2008-01-07 📌 Fun with fake USB flash/pen drives and MP3 players

Tags 🏷 All 🏷 Tech

Never leave eBay feedback for electronics that use flash memory for data storage, until you've fully tested the device. This may seem obvious to some people, but a lot don't seem to realise the risks.

The salient information is that various manufacturers produce and sell chips that can be altered to report false details to computers they're plugged into. A device that shows itself to be, say, 8Gb may only be a few hundred megabytes in true capacity — and due to the way Windows and other operating systems buffer data storage, the first time you use it with a few small files you might not run foul of trying to write data to an area on it that doesn't exist. It may even appear to write and to be safely removed, with all appearing fine until you try to read data back from it. However, the drive isn't necessarily safe to use even if you only put a few files on, as the filesystem doesn't necessarily try to place data at the start of the space.

Fake flash drives and MP3 players are particularly big business on eBay, with overseas sellers operating with impunity from legislation designed to protect domestic consumers. That's not to say some fakes aren't sold within the UK, but most come from the countries they're manufactured in under the guise of savings to be had by buying direct.

I bought one out of curiosity, knowing it was almost certainly fake from the price. It turned out to be a 1Gb chip rather than the 2Gb it was programmed to appear as, but additionally about a quarter of the writable area was defective — the chip was probably sold cheap to scammers due to failing quality control testing past a certain point.

[Due to the way flash memory is manufactured, a stick sold as 2Gb might contain a 4Gb chip — but only the first half of the area for data tested reliable, hence an honest retailer locking it to 2Gb and only selling it as such. Similar situations exist with processors, where they're rated to run reliably at — and thus often locked to — certain speeds, and with other products. Don't assume that any flash drive (or hard drive) you own doesn't have duff areas, because modern storage tech is deliberately designed to route around flaws that occur in the manufacturing processes.]

Anyway, a low-level format of just the good sectors achieved a formatted capacity of 744Mb, which helpfully enough allows a CD worth of data (say, a film) plus a bit of software to fit. It's not useful for situations where reliability is of particular concern, of course, but neither are any consumer data storage technologies. The drive's been tested and read and recovered data fine thus far, and it's now probably as stable as any of the other flash drives I've accumulated.

Unless you have similar curiosity I wouldn't recommend this — you could get a chip with a far smaller capacity, or be unable to find software to low-level format it. The device I have reports as an iCreate 5122 but the versions of the production tool commonly in circulation for those don't even register it — whereas a current beta, labelled as IC5128, does. It's likely it isn't a 5122 but that this, along with the rest of the what's programmed onto the chip, is a fake ID.

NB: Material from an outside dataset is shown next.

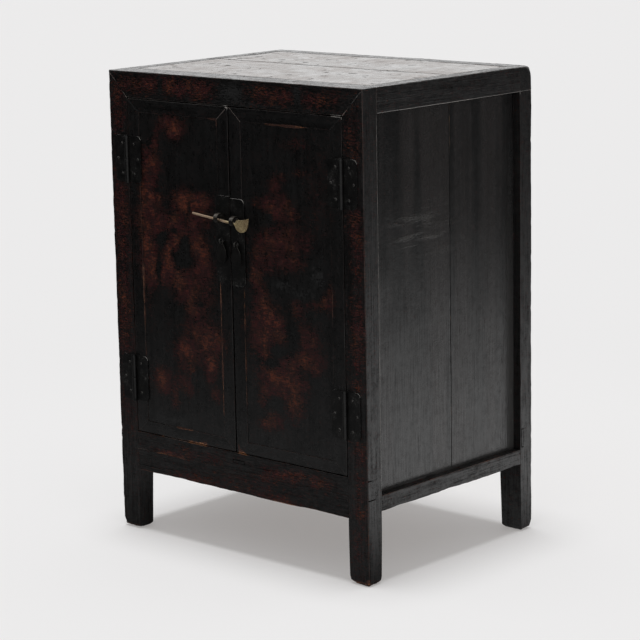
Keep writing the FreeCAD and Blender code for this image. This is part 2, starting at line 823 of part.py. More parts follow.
def lock_pin():
    tip, along = pin_line()
    right = lock_place("right")[2][0]
    shaft_long = (right + eye_strap_w / 2 + lock_head_clear - tip.x) / along.x
    shaft = Part.makeCylinder(lock_pin_r, shaft_long + lock_pin_r, Vector(0, 0, 0), Vector(1, 0, 0))
    tip_edge = [edge for edge in shaft.Edges if edge.BoundBox.XMax < lock_pin_r / 2]
    shaft = shaft.makeFillet(lock_pin_r / 2, tip_edge)
    pin = shaft.fuse(pin_head(shaft_long)).removeSplitter()
    turn = FreeCAD.Rotation(Vector(0, 0, 1), math.degrees(math.atan2(along.y, along.x)))
    tilt = FreeCAD.Rotation(Vector(0, 1, 0), math.degrees(-math.asin(along.z)))
    pin.Placement = FreeCAD.Placement(tip, turn.multiply(tilt))
    return pin


def save(name, solids):
    """One file for each sub-part; like pieces that share a file stay separate solids."""
    for solid in solids:
        if not solid.isValid() or len(solid.Solids) != 1:
            print("check", name, solid.isValid(), len(solid.Solids))
    solids = [solid.Solids[0] for solid in solids]
    shape = solids[0] if len(solids) == 1 else Part.makeCompound(solids)
    shape.exportStep(os.path.join("parts", name + ".step"))


for name, sign in sides.items():
    save("front_" + name + "_post", [front_post(sign)])
    save("rear_" + name + "_post", [rear_post(sign)])
    save("top_" + name + "_rail", [top_side_rail(sign)])
    save("bottom_" + name + "_rail", [bottom_side_rail(sign)])
    save(name + "_side_board_front", [side_board(sign, True)])
    save(name + "_side_board_rear", [side_board(sign, False)])
    save(name + "_side_batten", [side_bar(sign, batten_z)])
save("top_front_rail", [top_front_rail()])
save("top_rear_rail", [top_rear_rail()])
save("top_board_front", [top_board(True)])
save("top_board_rear", [top_board(False)])
save("top_batten", [top_batten()])
save("bottom_front_rail", [bottom_front_rail()])
save("front_apron", [front_apron()])
save("bottom_rear_rail", [bottom_rear_rail()])
for place, where in enumerate(("left", "middle", "right")):
    save("back_board_" + where, [back_board(place)])
save("back_batten", [back_batten()])
save("floor_board_front", [floor_board(True)])
save("floor_board_rear", [floor_board(False)])
save("floor_bearers", [side_bar(sign, bearer_z) for sign in (-1, 1)])
save("shelf_board", [shelf_board()])
save("hinge_pins", hinge_pins())
save("post_hinge_leaves", hinge_leaves("left", -1, False) + hinge_leaves("right", 1, False))
save("post_hinge_nails", hinge_nails("left", -1) + hinge_nails("right", 1))

for name, sign in sides.items():
    save(name + "_door_hinge_stile", [door_frame_piece(name, "hinge")])
    save(name + "_door_meeting_stile", [door_frame_piece(name, "meeting")])
    save(name + "_door_top_rail", [door_frame_piece(name, "top")])
    save(name + "_door_bottom_rail", [door_frame_piece(name, "bottom")])
    save(name + "_door_panel", [door_panel(name)])
    save(name + "_door_batten", [door_batten(name)])
    save(name + "_door_hinge_leaves", hinge_leaves(name, -sign, True))
    save(name + "_door_hinge_nails", hinge_nails(name, -sign))
    save(name + "_lock_plate", [lock_plate(name)])
    save(name + "_lock_eye", [lock_eye(name)])
    save(name + "_pull_eye", [pull_eye(name)])
    save(name + "_pull", [pull_leaf(name)])
save("lock_pin", [lock_pin()])
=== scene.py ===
import bmesh
import bpy
import math
import numpy as np
from mathutils import Matrix, Vector, noise


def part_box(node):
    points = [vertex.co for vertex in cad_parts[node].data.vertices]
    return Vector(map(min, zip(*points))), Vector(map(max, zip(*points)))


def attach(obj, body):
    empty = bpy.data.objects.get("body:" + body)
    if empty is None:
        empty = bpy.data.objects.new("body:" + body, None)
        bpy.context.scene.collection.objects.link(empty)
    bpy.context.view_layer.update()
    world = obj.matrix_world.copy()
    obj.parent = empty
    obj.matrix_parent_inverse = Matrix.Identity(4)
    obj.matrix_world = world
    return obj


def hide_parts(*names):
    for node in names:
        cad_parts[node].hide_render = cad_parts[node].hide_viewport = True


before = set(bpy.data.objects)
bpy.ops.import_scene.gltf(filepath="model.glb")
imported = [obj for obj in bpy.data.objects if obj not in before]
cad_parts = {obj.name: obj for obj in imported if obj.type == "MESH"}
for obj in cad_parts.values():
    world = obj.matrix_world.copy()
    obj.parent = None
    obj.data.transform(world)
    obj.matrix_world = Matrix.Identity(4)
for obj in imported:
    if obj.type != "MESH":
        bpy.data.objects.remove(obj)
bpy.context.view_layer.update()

MM = 0.001


# The room: a pale floor under a wide overhead light, seen from the right of the front and a little above.
# In the dark lacquer the floor shines behind and beside the cabinet, and hardly in front of its left side.
def fill_socket(tree, value, socket):
    """Sets a socket, or links it where the value comes from another node."""
    if isinstance(value, Shade):
        tree.links.new(value.socket, socket)
    else:
        socket.default_value = value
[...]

I also wouldn't recommend complaining to the seller (you'd end up paying postage to return an item if that complaint escalated to a claim) or assuming that you're safe because a seller has good feedback — many people don't want to receive retaliatory negative feedback, or leave feedback before they realise there's anything wrong. You might have more joy with reporting an item as lost — it's unlikely the seller has sent via a trackable method, since that would eat into the profits of their fraudulent business venture — but I couldn't possibly comment on that...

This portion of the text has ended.